Впрочем, глядит не одна Клавденька. Сегодня, против своего
обыкновения, и сам глава семьи присутствует за поздним ужином. Иван
Яковлевич тоже сидит тут же за столом вместе со свояченицею и детьми.
- Ты откуда? - бросает он сурово дочери в первый же миг ее появления в
крошечной горнице их "дачи".
Надя вздрагивает от неожиданности. Она менее всего ожидала встретиться
сегодня с отцом.
Тетя Таша смущенно спешит к ней на выручку. Она рассказывает деверю о
приглашении Ртищевых, о проведенном у них Надею дне, о розовом платье,
сшитом за грош.
Но ее слова как будто и не достигают до слуха больного. Воспаленные,
глубоко запавшие глаза Ивана Яковлевича теперь буквально впиваются в
нарядный шарф, золотую брошь и дорогой зонтик, находящиеся в руках Нади.
- Это еще откуда у тебя? - глухим, прерывающимся от кашля, голосом
строго спрашивает Надю отец.
- Это... это... одна богатая барыня... мне... нынче... подарила...
Анной Ивановной Поярцевой ее зовут... Я у нее после Ртищевых была на даче в
гостях... Она и подарила, - смущенно и растерянно лепечет Надя.
Иван Яковлевич весь выпрямляется. Губы его трясутся от волнения;
исхудалые до неузнаваемости за время болезни руки дрожат, а желтое,
изнуренное недугом, давно небритое лицо подергивается нервной судорогой.
- Отдай! Сейчас же отдай назад все эти игрушки! - закричал он глухим,
взволнованным голосом. - И не стыд тебе побираться и нищенствовать у чужих?
Мы, Таировы, бедны, правда, но никто из нас никогда не пользовался
подачками даровыми от непрошеных благодетельниц. Сам не брал и тебе не
позволю! Сейчас же изволь отослать все обратно, благо машина еще не уехала.
Сию минуту. Слышишь? Одним духом отдай!
У Нади слезы готовы брызнуть из глаз при этом неожиданном приказании.
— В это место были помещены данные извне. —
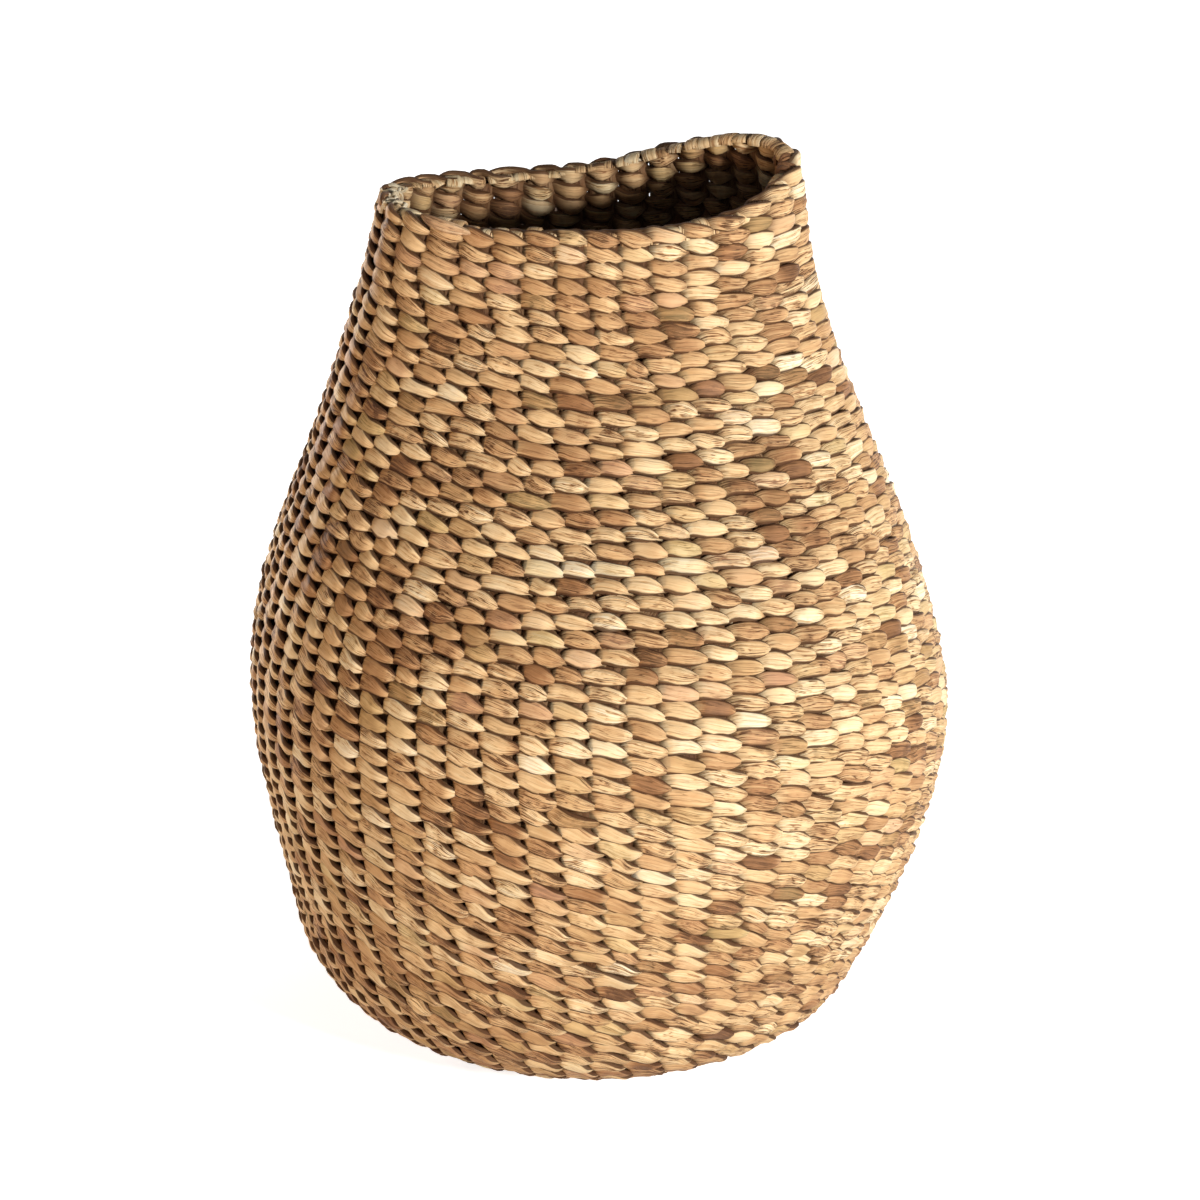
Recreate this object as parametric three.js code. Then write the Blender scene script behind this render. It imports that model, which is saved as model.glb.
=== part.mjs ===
// A twined basket for a plant pot: a wide belly, a flattened mouth and a flat base, all lengths in mm.
// Thirty-two stakes start round a crossed centre, run out under the base, turn up and end at the rim.
// Twined courses grip them on both faces. The frame is +Z up, with the origin under the base's middle.
import * as THREE from 'three';

// The wall and what it is made of
const wallThickness = 14;
const stakeCount = 32;
const stakeWidth = 5.5;
const stakeThickness = 4;
const coursePitch = 7.9;
const coursesPerBand = 3;
const edgeBands = 3;
const wallBands = 17;
const fitGap = 0.3;

// The crossed centre of the base, one layer of fanned stakes over another
const centreRadius = 45;

// The border that the folded stake ends make on the top course
const borderThickness = 11;
const borderHeight = 7;
const borderSides = 8;

// The middle of the wall: the top course's height, the belly's reach and where the flat base ends. The
// outline says how far the wall leans out to the left and right, as shares of these two sizes.
const rimHeight = 430;
const bellyReach = 169;
const baseReach = 87;
const outline = [
  { height: 0.03, left: 0.621, right: 0.592 },
  { height: 0.063, left: 0.775, right: 0.716 },
  { height: 0.116, left: 0.87, right: 0.793 },
  { height: 0.198, left: 0.917, right: 0.888 },
  { height: 0.291, left: 0.964, right: 0.964 },
  { height: 0.395, left: 1, right: 1 },
  { height: 0.498, left: 0.988, right: 0.953 },
  { height: 0.605, left: 0.917, right: 0.864 },
  { height: 0.712, left: 0.817, right: 0.746 },
  { height: 0.809, left: 0.734, right: 0.645 },
  { height: 0.907, left: 0.663, right: 0.58 },
  { height: 1, left: 0.609, right: 0.55 },
];

// The mouth is pressed flat from front to back, blunt at its left end and sharper at its right. Its rim
// rises to the right and dips between the two ends.
const mouthDepthShare = 0.53;
const flatteningStart = 190;
const cornerPowerLeft = 2.4;
const cornerPowerRight = 1.8;
const riseStart = 200;
const riseToTheRight = 8.5;
const riseToTheBack = 4.4;
const riseAtBothEnds = 5.4;
const riseAtTheCorners = 4.7;
const riseInThreeWaves = 2;

// How far apart two points are taken to measure a slope, along the wall and as a share of the way round,
// and how many steps the length of the wall's line and of a course's line is measured in
const slopeStep = 2;
const slopeShare = 0.002;
const meridianSteps = 600;
const courseSteps = 256;

const straw = new THREE.MeshStandardMaterial({ color: 0xcdb083, roughness: 0.75, metalness: 0 });
const paleStraw = new THREE.MeshStandardMaterial({ color: 0xe0cba4, roughness: 0.75, metalness: 0 });
const darkStraw = new THREE.MeshStandardMaterial({ color: 0x9c7b50, roughness: 0.8, metalness: 0 });

// The wall's line from the crossed centre to the rim. Halving the squares of the two reaches makes
// a step along the curve as long as the mean step along the left and the right side.
const wallHalf = wallThickness / 2;
const reachScale = Math.SQRT1_2;
const flatBase = [centreRadius, (centreRadius + baseReach) / 2, baseReach].map((reach) =>
  new THREE.Vector3(reach * reachScale, reach * reachScale, wallHalf));
const leaningWall = outline.map(({ height, left, right }) =>
  new THREE.Vector3(left * bellyReach * reachScale, right * bellyReach * reachScale, height * rimHeight));
const meridian = new THREE.CatmullRomCurve3([...flatBase, ...leaningWall]);
meridian.arcLengthDivisions = meridianSteps;
const meridianLength = meridian.getLength();

// How far something that grows smoothly with height has grown, from 0 to 1
function growth(height, start) {
  return THREE.MathUtils.smoothstep(height, start, rimHeight);
}

function signedPower(value, power) {
  return Math.sign(value) * Math.abs(value) ** power;
}

// The closed line round the basket through the middle of the wall, at one distance along the meridian
class CourseLine extends THREE.Curve {
  constructor(distance) {
    super();
    const station = meridian.getPointAt(THREE.MathUtils.clamp(distance / meridianLength, 0, 1));
    const left = station.x / reachScale;
    const right = station.y / reachScale;
    this.height = Math.max(station.z, wallHalf);
    this.centre = (right - left) / 2;
    this.halfWidth = (right + left) / 2;
    this.pressed = growth(this.height, flatteningStart);
    this.halfDepth = this.halfWidth * (1 - (1 - mouthDepthShare) * this.pressed);
    this.lift = growth(this.height, riseStart);
    this.arcLengthDivisions = courseSteps;
  }

  getPoint(t) {
    const angle = 2 * Math.PI * t;
    const cos = Math.cos(angle);
    const sin = Math.sin(angle);
    const rise =
      riseToTheRight * cos + riseToTheBack * sin +
      riseAtBothEnds * Math.cos(2 * angle) + riseAtTheCorners * Math.sin(2 * angle) +
      riseInThreeWaves * Math.sin(3 * angle);
    const cornerPower = THREE.MathUtils.lerp(cornerPowerLeft, cornerPowerRight, (1 + cos) / 2);
    const power = 2 / (2 + (cornerPower - 2) * this.pressed);
    return new THREE.Vector3(
      this.centre + this.halfWidth * signedPower(cos, power),
      this.halfDepth * signedPower(sin, power),
      this.height + this.lift * rise,
    );
  }
}

// The wall's frame at a course line: its middle, its outward normal and its direction round the basket,
// at each boundary between two stakes and at each stake. The shift moves it along the wall unturned, so
// that two bands meet in parallel faces.
function levelAt(distance, shift = 0) {
  const line = new CourseLine(distance);
  const below = new CourseLine(Math.max(distance - slopeStep, 0));
  const above = new CourseLine(Math.min(distance + slopeStep, meridianLength));
  const boundaries = [];
  for (let k = 0; k < stakeCount; k += 1) {
    const share = k / stakeCount;
    const middle = line.getPointAt(share);
    const ahead = line.getPointAt((share + slopeShare) % 1);
    const around = ahead.sub(line.getPointAt((share + 1 - slopeShare) % 1)).normalize();
    const along = above.getPointAt(share).sub(below.getPointAt(share)).normalize();
    const normal = around.clone().cross(along).normalize();
    boundaries.push({ middle: middle.addScaledVector(along, shift), normal });
  }
  const stakes = boundaries.map((start, k) => {
    const end = boundaries[(k + 1) % stakeCount];
    const middle = start.middle.clone().add(end.middle).multiplyScalar(0.5);
    const around = end.middle.clone().sub(start.middle).normalize();
    const normal = start.normal.clone().add(end.normal);
    normal.addScaledVector(around, -normal.dot(around)).normalize();
    return { middle, around, normal };
  });
  return { boundaries, stakes };
}

// The four corners of a flat rod's section, outside first, in order round the rod
function rodCorners(stake, width, thickness) {
  return [[-1, 1], [1, 1], [1, -1], [-1, -1]].map(([across, out]) =>
    stake.middle.clone()
      .addScaledVector(stake.around, (across * width) / 2)
      .addScaledVector(stake.normal, (out * thickness) / 2));
}

// Collects shared points and the faces between them into one closed geometry
class Surface {
  constructor() {
    this.positions = [];
    this.indices = [];
  }

  point(vector) {
    this.positions.push(vector.x, vector.y, vector.z);
    return this.positions.length / 3 - 1;
  }

  // Two faces that share the diagonal from a to c
  quad(a, b, c, d) {
    this.indices.push(a, b, c, a, c, d);
  }

  geometry() {
    const geometry = new THREE.BufferGeometry();
    geometry.setAttribute('position', new THREE.Float32BufferAttribute(this.positions, 3));
    geometry.setIndex(this.indices);
    geometry.computeVertexNormals();
    return geometry;
  }
}

// A band of courses: a ring of wall between two distances, with a channel for every stake. Each end
// stops half the fit gap short of its distance. Faces that lie a gap apart share their diagonals, so
// that twisted ones stay clear.
function bandGeometry(start, end) {
  const surface = new Surface();
  const [bottom, top] = [levelAt(start, fitGap / 2), levelAt(end, -fitGap / 2)].map((level) => ({
    outer: level.boundaries.map(({ middle, normal }) =>
      surface.point(middle.clone().addScaledVector(normal, wallHalf))),
    inner: level.boundaries.map(({ middle, normal }) =>
      surface.point(middle.clone().addScaledVector(normal, -wallHalf))),
    channels: level.stakes.map((stake) =>
      rodCorners(stake, stakeWidth + 2 * fitGap, stakeThickness + 2 * fitGap)
        .map((corner) => surface.point(corner))),
  }));
  for (let k = 0; k < stakeCount; k += 1) {
    const next = (k + 1) % stakeCount;
    surface.quad(bottom.outer[k], bottom.outer[next], top.outer[next], top.outer[k]);
    surface.quad(bottom.inner[next], bottom.inner[k], top.inner[k], top.inner[next]);
    const bottomFace = [bottom.outer[k], bottom.outer[next], bottom.inner[next], bottom.inner[k]];
    const topFace = [top.outer[k], top.outer[next], top.inner[next], top.inner[k]];
    const lowEnd = bottom.channels[k];
    const highEnd = top.channels[k];
    for (let c = 0; c < 4; c += 1) {
      const d = (c + 1) % 4;
      surface.quad(lowEnd[d], lowEnd[c], highEnd[c], highEnd[d]);
      surface.quad(bottomFace[c], lowEnd[c], lowEnd[d], bottomFace[d]);
      surface.quad(topFace[c], topFace[d], highEnd[d], highEnd[c]);
    }
  }
  return surface.geometry();
}

// A stake: a flat rod through the channels, with a section at every given distance
function stakeGeometry(index, levels) {
  const surface = new Surface();
  const rings = levels.map((level) =>
    rodCorners(level.stakes[index], stakeWidth, stakeThickness).map((corner) => surface.point(corner)));
  for (let j = 0; j + 1 < rings.length; j += 1) {
    for (let c = 0; c < 4; c += 1) {
      const d = (c + 1) % 4;
      surface.quad(rings[j][d], rings[j + 1][d], rings[j + 1][c], rings[j][c]);
    }
  }
  const first = rings[0];
  const last = rings.at(-1);
  surface.quad(first[3], first[2], first[1], first[0]);
  surface.quad(last[0], last[1], last[2], last[3]);
  return surface.geometry();
}

// The border: a rounded ring that sits on the top course and closes the wall over the stakes' ends. Its
// section has flat faces below and above, and the steepest share puts them at its full height.
function borderGeometry(seat) {
  const surface = new Surface();
  const steepest = Math.cos(Math.PI / borderSides);
  const { boundaries } = levelAt(seat, fitGap / 2);
  const below = levelAt(seat - coursePitch).boundaries;
  const rings = boundaries.map(({ middle, normal }, k) => {
    const along = middle.clone().sub(below[k].middle).normalize();
    const points = [];
    for (let s = 0; s < borderSides; s += 1) {
      const angle = (2 * Math.PI * (s + 0.5)) / borderSides;
      const out = (Math.cos(angle) * borderThickness) / 2;
      const up = ((Math.sin(angle) / steepest + 1) * borderHeight) / 2;
      points.push(surface.point(middle.clone().addScaledVector(normal, out).addScaledVector(along, up)));
    }
    return points;
  });
  for (let k = 0; k < stakeCount; k += 1) {
    const next = rings[(k + 1) % stakeCount];
    for (let s = 0; s < borderSides; s += 1) {
      const t = (s + 1) % borderSides;
      surface.quad(rings[k][s], next[s], next[t], rings[k][t]);
    }
  }
  return surface.geometry();
}

function piece(name, geometry, material) {
  const mesh = new THREE.Mesh(geometry, material);
  mesh.name = name;
  return mesh;
}

const twoDigits = (number) => String(number).padStart(2, '0');

// Where one band ends and the next begins, as distances along the meridian: the flat rounds, the bands of
// the base edge and those of the wall
const baseEnd = baseReach - centreRadius;
const edgeBandLength = coursesPerBand * coursePitch;
const edgeEnd = baseEnd + edgeBands * edgeBandLength;
const wallBandLength = (meridianLength - edgeEnd) / wallBands;

const basket = new THREE.Group();

// Two layers of crossed stakes fill the middle of the base, the lower one flat on the floor
const layerThickness = (wallThickness - fitGap) / 2;
const layerRadius = centreRadius - fitGap;
['base_cross_lower', 'base_cross_upper'].forEach((name, index) => {
  const disc = new THREE.CylinderGeometry(layerRadius, layerRadius, layerThickness, stakeCount);
  disc.rotateX(Math.PI / 2);
  const layer = piece(name, disc, darkStraw);
  layer.position.z = layerThickness / 2 + index * (layerThickness + fitGap);
  basket.add(layer);
});

basket.add(piece('base_rounds', bandGeometry(0, baseEnd), straw));
const bandEnds = [0, baseEnd];
function addBand(name, length) {
  const start = bandEnds.at(-1);
  basket.add(piece(name, bandGeometry(start, start + length), bandEnds.length % 2 ? straw : paleStraw));
  bandEnds.push(start + length);
}
for (let band = 1; band <= edgeBands; band += 1) {
  addBand(`base_edge_courses_${twoDigits(band)}`, edgeBandLength);
}
for (let band = 1; band <= wallBands; band += 1) {
  addBand(`wall_courses_${twoDigits(band)}`, wallBandLength);
}

// The stakes run from the crossed centre to just under the border
const stakeLevels = bandEnds.map((distance, index) =>
  levelAt(index + 1 < bandEnds.length ? distance : meridianLength - fitGap));
for (let index = 0; index < stakeCount; index += 1) {
  basket.add(piece(`stake_${twoDigits(index + 1)}`, stakeGeometry(index, stakeLevels), darkStraw));
}

basket.add(piece('rim_border', borderGeometry(meridianLength), paleStraw));

export default basket;
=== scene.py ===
# A tall basket twined from dried water hyacinth stalks, in metres: the strands of every course, the
# stakes that they grip, the folded border and the crossed base, each piece over its solid in the frame.
import math

import bmesh
import bpy
import numpy as np
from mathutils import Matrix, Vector


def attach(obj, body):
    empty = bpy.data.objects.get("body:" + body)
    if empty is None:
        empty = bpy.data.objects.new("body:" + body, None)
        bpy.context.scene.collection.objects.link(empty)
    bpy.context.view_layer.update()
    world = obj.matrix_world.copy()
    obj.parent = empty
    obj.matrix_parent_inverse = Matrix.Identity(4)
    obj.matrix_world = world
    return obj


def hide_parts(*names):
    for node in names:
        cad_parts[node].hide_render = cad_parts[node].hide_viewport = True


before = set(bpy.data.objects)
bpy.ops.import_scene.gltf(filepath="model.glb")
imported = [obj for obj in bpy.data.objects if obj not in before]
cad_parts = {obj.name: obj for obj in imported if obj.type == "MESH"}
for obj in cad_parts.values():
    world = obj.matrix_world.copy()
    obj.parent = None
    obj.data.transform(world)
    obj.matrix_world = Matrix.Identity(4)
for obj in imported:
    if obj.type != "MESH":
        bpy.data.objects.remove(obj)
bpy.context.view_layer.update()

MM = 0.001
RANDOM_SEED = 11

# The wall's middle line, as the solids have it: the height of the top course, the belly's reach, and how
# far the wall leans out to the left and right, as shares of these two
WALL_THICKNESS = 14 * MM
CENTRE_RADIUS = 45 * MM
BASE_REACH = 87 * MM
RIM_HEIGHT = 430 * MM
BELLY_REACH = 169 * MM
OUTLINE = [
    (0.03, 0.621, 0.592),
    (0.063, 0.775, 0.716),
    (0.116, 0.87, 0.793),
    (0.198, 0.917, 0.888),
    (0.291, 0.964, 0.964),
    (0.395, 1, 1),
    (0.498, 0.988, 0.953),
    (0.605, 0.917, 0.864),
    (0.712, 0.817, 0.746),
    (0.809, 0.734, 0.645),
    (0.907, 0.663, 0.58),
    (1, 0.609, 0.55),
]
MOUTH_DEPTH_SHARE = 0.53
FLATTENING_START = 190 * MM
CORNER_POWER_LEFT = 2.4
CORNER_POWER_RIGHT = 1.8
RISE_START = 200 * MM
RISE_TO_THE_RIGHT = 8.5 * MM
RISE_TO_THE_BACK = 4.4 * MM
RISE_AT_BOTH_ENDS = 5.4 * MM
RISE_AT_THE_CORNERS = 4.7 * MM
RISE_IN_THREE_WAVES = 2 * MM

# How finely the wall's middle surface is measured, along it and round it, and the scale that makes a step
# along its line the mean of the steps on its left and right
WALL_STEP = 1.5 * MM
WALL_COLUMNS = 768
REACH_SCALE = 2**0.5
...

Но ослушаться отца она не смеет.
- Сергей, - приказывает Иван Яковлевич сыну, болезненно морщившемуся
во все время происшедшей сцены, - отбери чужие вещи у Надежды и отнеси их к
той мамзели, что в машине сидит...
- Слушаю, папаша.
И Сережа, которому мучительно жаль сестру и досадно за бестактность
Нади в одно и то же время, спешит исполнить поручение отца.
Когда мотор отъезжает от домика, снимаемого Таировыми, к немалому
удивлению крестьянских ребятишек, сбежавшихся поглазеть на машину, Наде
кажется, что он увозит вместе с Лизанькой и кусок ее собственного сердца. У
нее такое несчастное и растерянное лицо в эту минуту, что Ивану Яковлевичу
вдруг неожиданно делается жаль дочери.